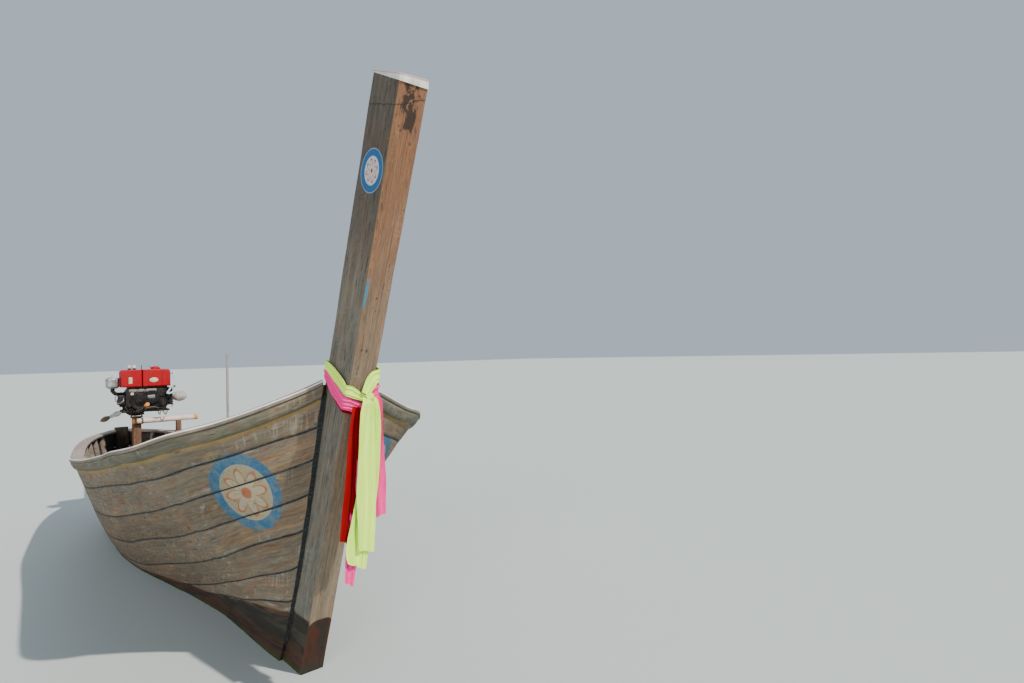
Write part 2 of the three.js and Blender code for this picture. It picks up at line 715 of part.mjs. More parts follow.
// Red tank and radiator hopper over the crankcase
const TANK_LOW_Z = CASE_TOP_Z + SEAT;
const TANK_TOP_Z = 504;
const TANK_FRONT_X = 150;
const TANK_AFT_X = -160;
function tankBox(y0, y1, roundLeft, roundRight) {
  const shape = new THREE.Shape();
  const edge = 34;
  shape.moveTo(y0, TANK_LOW_Z);
  shape.lineTo(y1, TANK_LOW_Z);
  shape.lineTo(y1, TANK_TOP_Z - (roundRight ? edge : 0));
  if (roundRight) shape.absarc(y1 - edge, TANK_TOP_Z - edge, edge, 0, Math.PI / 2);
  shape.lineTo(y0 + (roundLeft ? edge : 0), TANK_TOP_Z);
  if (roundLeft) shape.absarc(y0 + edge, TANK_TOP_Z - edge, edge, Math.PI / 2, Math.PI);
  const options = { depth: TANK_FRONT_X - TANK_AFT_X - 24, bevelSize: 12, bevelThickness: 12, bevelOffset: -12 };
  const box = new THREE.ExtrudeGeometry(shape, { ...options, bevelSegments: 2, curveSegments: 5 });
  box.applyMatrix4(new THREE.Matrix4().makeBasis(V(0, 1, 0), V(0, 0, 1), V(1, 0, 0)));
  return box.translate(TANK_AFT_X + 12, 0, 0);
}
const TANK_SPLIT_Y = 47;
const TANK_PORT_Y = 325;
const fuelTank = join([
  tankBox(-155, TANK_SPLIT_Y - 3, true, false),
  bar(V(20, -66, TANK_TOP_Z - 4), V(20, -66, TANK_TOP_Z + 48), 14, 12, 12),
  bar(V(20, -20, TANK_TOP_Z - 4), V(20, -20, TANK_TOP_Z + 48), 14, 12, 12),
]);
piece("fuel_tank", fuelTank, RED_PAINT, engine);
const hopper = join([
  tankBox(TANK_SPLIT_Y + 3, TANK_PORT_Y, false, true),
  bar(V(10, 190, TANK_TOP_Z - 4), V(10, 190, TANK_TOP_Z + 20), 48, 44, 20),
  bar(V(10, 190, TANK_TOP_Z + 18), V(10, 190, TANK_TOP_Z + 34), 30, 26, 16),
]);
piece("radiator_hopper", hopper, RED_PAINT, engine);

// Air cleaner canister and its elbow to the crankcase
function latheUp(profile, segments = 24) {
  const turned = new THREE.LatheGeometry(profile.map(([r, z]) => new THREE.Vector2(r, z)), segments);
  return turned.rotateX(Math.PI / 2);
}
const AIR_Y = -226;
const AIR_LOW_Z = 300;
const airCleaner = latheUp([
  [0, 0], [42, 0], [64, 18], [66, 84], [60, 90], [66, 96], [64, 112], [30, 130], [8, 134], [8, 146], [0, 146],
]);
piece("air_cleaner", airCleaner.translate(20, AIR_Y, AIR_LOW_Z), STEEL, engine);
piece(
  "intake_elbow",
  tube(
    [
      V(20, AIR_Y, AIR_LOW_Z - SEAT),
      V(20, AIR_Y, 272),
      V(20, -194, 239),
      V(20, -150, 236.5),
      V(20, CASE_STARBOARD_Y - 1, 236.5),
    ],
    20,
    10,
    12,
  ),
  BLACK_IRON,
  engine,
);

// Egg-shaped muffler on a short pipe from the cylinder head
const MUFFLER_Y = 434;
function muffler() {
  const half = 78;
  const steps = 9;
  const profile = [];
  for (let k = 0; k <= steps; k += 1) {
    const turn = (Math.PI * k) / steps - Math.PI / 2;
    profile.push(new THREE.Vector2(60 * Math.cos(turn), half * Math.sin(turn)));
  }
  profile[0].x = 0;
  profile[steps].x = 0;
  const egg = new THREE.LatheGeometry(profile, 20);
  return join([egg.translate(0, MUFFLER_Y, 180), bar(V(0, HEAD_FACE_Y + SEAT, 200), V(0, MUFFLER_Y - 50, 200), 17, 17, 12)]);
}
piece("muffler", muffler(), { color: 0xc9c5bc, roughness: 0.6, metalness: 0.1 }, engine);

// Cooling-water pipe from the hopper's port side, down in front of the cylinder head
const WATER_RADIUS = 10;
const WATER_X = TANK_FRONT_X + WATER_RADIUS + SEAT;
piece(
  "cooling_water_pipe",
  tube(
    [
      V(96, TANK_PORT_Y + SEAT, 455),
      V(96, TANK_PORT_Y + 14, 455),
      V(106, TANK_PORT_Y + 28, 457),
      V(136, TANK_PORT_Y + 33, 460),
      V(WATER_X, TANK_PORT_Y + 32, 436),
      V(WATER_X, 345, 350),
      V(WATER_X, 308, 262),
      V(WATER_X, 288, 232),
      V(WATER_X, 310, 224),
      V(WATER_X, 353, 250),
      V(WATER_X, 357, 300),
    ],
    WATER_RADIUS,
    36,
    10,
  ),
  PALE_BLUE,
  engine,
);

// Bell housing and the long tail tube that carries the propeller shaft
const TAIL_START = V(CASE_AFT_X - SEAT, 0, CRANK_Z);
const TAIL_HUB = V(-3870, 0, -292);
const tailDirection = TAIL_HUB.clone().sub(TAIL_START).normalize();
const alongTail = (distance) => TAIL_START.clone().addScaledVector(tailDirection, distance);
const BELL_LENGTH = 120;
const TAIL_LENGTH = TAIL_HUB.distanceTo(TAIL_START) - 60;
function bellHousing() {
  const plate = bar(V(CASE_AFT_X - SEAT - 16, 0, CRANK_Z), V(CASE_AFT_X - SEAT, 0, CRANK_Z), 128, 128, 28);
  return join([plate, bar(alongTail(8), alongTail(BELL_LENGTH), 110, 44, 24)]);
}
piece("bell_housing", bellHousing(), BLACK_IRON, engine);

const SHAFT_RADIUS = 13;
function tailTube() {
  const parts = [
    bar(alongTail(BELL_LENGTH + SEAT), alongTail(BELL_LENGTH + 26), 46, 46, 20),
    bar(alongTail(BELL_LENGTH + 20), alongTail(TAIL_LENGTH), 25, 25, 16),
    bar(alongTail(TAIL_LENGTH - 140), alongTail(TAIL_LENGTH - 4), 31, 31, 16),
  ];
  const boreRadius = SHAFT_RADIUS + PIN_PLAY;
  const bore = bar(alongTail(TAIL_LENGTH - 110), alongTail(TAIL_LENGTH + 10), boreRadius, boreRadius, 24);
  return cut(join(parts), [bore]);
}
piece("tail_tube", tailTube(), STEEL, engine);

// Two-bladed propeller on its shaft
const PROPELLER_RADIUS = 172;
function propeller() {
  const hubStart = TAIL_LENGTH + 14;
  const parts = [
    bar(alongTail(TAIL_LENGTH - 100), alongTail(hubStart + 20), SHAFT_RADIUS, SHAFT_RADIUS, 24),
    bar(alongTail(hubStart), alongTail(hubStart + 80), 29, 22, 18),
  ];
  const pitch = degToRad(32);
  for (const turn of [0, Math.PI]) {
    const blade = new THREE.Shape();
    blade.moveTo(-14, 14);
    blade.bezierCurveTo(-58, 60, -52, 150, 0, PROPELLER_RADIUS);
    blade.bezierCurveTo(44, 150, 46, 60, 14, 14);
    const flat = new THREE.ExtrudeGeometry(blade, { depth: 7, bevelEnabled: false, curveSegments: 7 });
    flat.translate(0, 0, -3.5).rotateY(Math.PI / 2 - pitch).rotateX(turn + degToRad(24));
    const place = new THREE.Matrix4().makeRotationFromQuaternion(
      new THREE.Quaternion().setFromUnitVectors(V(-1, 0, 0), tailDirection),
    );
    const middle = alongTail(hubStart + 38);
    parts.push(flat.applyMatrix4(place).translate(middle.x, middle.y, middle.z));
  }
  return join(parts);
}
piece("propeller", propeller(), BRONZE, engine);

// Tiller with its grip
const TILLER_RADIUS = 14;
piece(
  "tiller",
  tube([V(151, 0, 38), V(230, 0, 40), V(430, 0, 66), V(928, 0, 146)], TILLER_RADIUS, 12, 12),
  BLACK_IRON,
  engine,
);
piece(
  "tiller_grip",
  bar(V(928.6, 0, 146.1), V(1040, 0, 165), 19, 19, 16),
  { color: 0xe08a28, roughness: 0.6, metalness: 0 },
  engine,
);

// Cloth sashes tied round the stem, and their hanging ends
const WRAP_THICK = 13;
const WRAP_CLEAR = SEAT;
function wrap(rearZ, frontZ, height) {
  const ring = (grow, extra) => {
    const corner = (front, side, up) => {
      const z = (front ? frontZ : rearZ) + up * (height / 2 + extra);
      const x = stemFrontX(z) + (front ? grow : -STEM_DEPTH - grow);
      return V(x, side * (BACKBONE_HALF + 2 + grow), z);
    };
    const loopAt = (up) => [corner(0, -1, up), corner(1, -1, up), corner(1, 1, up), corner(0, 1, up)];
    return loft([loopAt(-1), loopAt(1)]);
  };
  return cut(ring(WRAP_CLEAR + WRAP_THICK, 0), [ring(WRAP_CLEAR, 20)]);
}
piece("sash_wrap_lime", wrap(1752, 1636, 44), LIME);
piece("sash_wrap_pink", wrap(1704, 1588, 44), PINK);

// Hanging ends. Columns: name, x of the after face, y, top z, low z, width, finish.
const TAIL_THICK = 22;
const TAIL_X = 3016;
const TAIL_TOP_Z = 1565.6;
const TAILS = [
  { name: "sash_tail_lime", x: TAIL_X + TAIL_THICK + SEAT, y: -8, top: 1545, low: 705, width: 190, finish: LIME },
  { name: "sash_tail_red", x: TAIL_X, y: -84, top: TAIL_TOP_Z, low: 815, width: 95, finish: RED_CLOTH },
  { name: "sash_tail_pink", x: TAIL_X, y: 66, top: TAIL_TOP_Z, low: 620, width: 90, finish: PINK },
];
for (const { name, x, y, top, low, width, finish } of TAILS) {
  piece(name, boxBetween([x, y - width / 2, low], [x + TAIL_THICK, y + width / 2, top]), finish);
}

export default boat;
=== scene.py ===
import math
import random

import bmesh
import bpy
import numpy as np
from mathutils import Matrix, Vector, noise


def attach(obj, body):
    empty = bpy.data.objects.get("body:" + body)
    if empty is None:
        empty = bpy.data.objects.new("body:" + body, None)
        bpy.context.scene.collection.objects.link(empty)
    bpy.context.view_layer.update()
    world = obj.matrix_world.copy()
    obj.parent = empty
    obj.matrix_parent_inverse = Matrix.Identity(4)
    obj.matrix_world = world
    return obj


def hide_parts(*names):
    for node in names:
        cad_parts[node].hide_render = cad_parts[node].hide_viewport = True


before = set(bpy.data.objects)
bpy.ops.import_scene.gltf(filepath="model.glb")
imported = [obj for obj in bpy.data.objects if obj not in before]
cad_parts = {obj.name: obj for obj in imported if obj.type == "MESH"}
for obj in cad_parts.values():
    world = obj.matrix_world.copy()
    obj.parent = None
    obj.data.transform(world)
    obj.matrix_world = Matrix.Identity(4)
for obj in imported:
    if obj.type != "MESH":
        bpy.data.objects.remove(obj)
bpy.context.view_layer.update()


def maths(operation, swapped=False):
    """A method that adds one Math node."""
    def add_node(number, *others):
        values = (*others, number) if swapped else (number, *others)
        return number.finish.node("ShaderNodeMath", {"operation": operation}, dict(enumerate(values)))
    return add_node


class Number:
    """A socket of a finish. Python's own operators on it add Math nodes."""

    def __init__(self, finish, socket):
        self.finish = finish
        self.socket = socket

    __add__ = __radd__ = maths("ADD")
    __sub__ = maths("SUBTRACT")
    __rsub__ = maths("SUBTRACT", swapped=True)
    __mul__ = __rmul__ = maths("MULTIPLY")
    __truediv__ = maths("DIVIDE")
    __pow__ = maths("POWER")
    __abs__ = maths("ABSOLUTE")
    cosine = maths("COSINE")
    sine = maths("SINE")
    turn_from = maths("ARCTAN2")
    least = maths("MINIMUM")

    def rise(self, low, high):
        """0 below low and 1 above high, with a smooth slope between them."""
        ends = {"Value": self, "From Min": low, "From Max": high, "To Min": 0.0, "To Max": 1.0}
        return self.finish.node("ShaderNodeMapRange", {"interpolation_type": "SMOOTHSTEP"}, ends)

    def fall(self, low, high):
        """1 below low and 0 above high."""
        return 1 - self.rise(low, high)

    def near(self, place, inside, outside):
        """1 within inside of a place and 0 beyond outside."""
        return abs(self - place).fall(inside, outside)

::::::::

** TASK STATEMENT **
Tally the lines above containing "data". Answer with the count only.

** THE RESPONSE **
6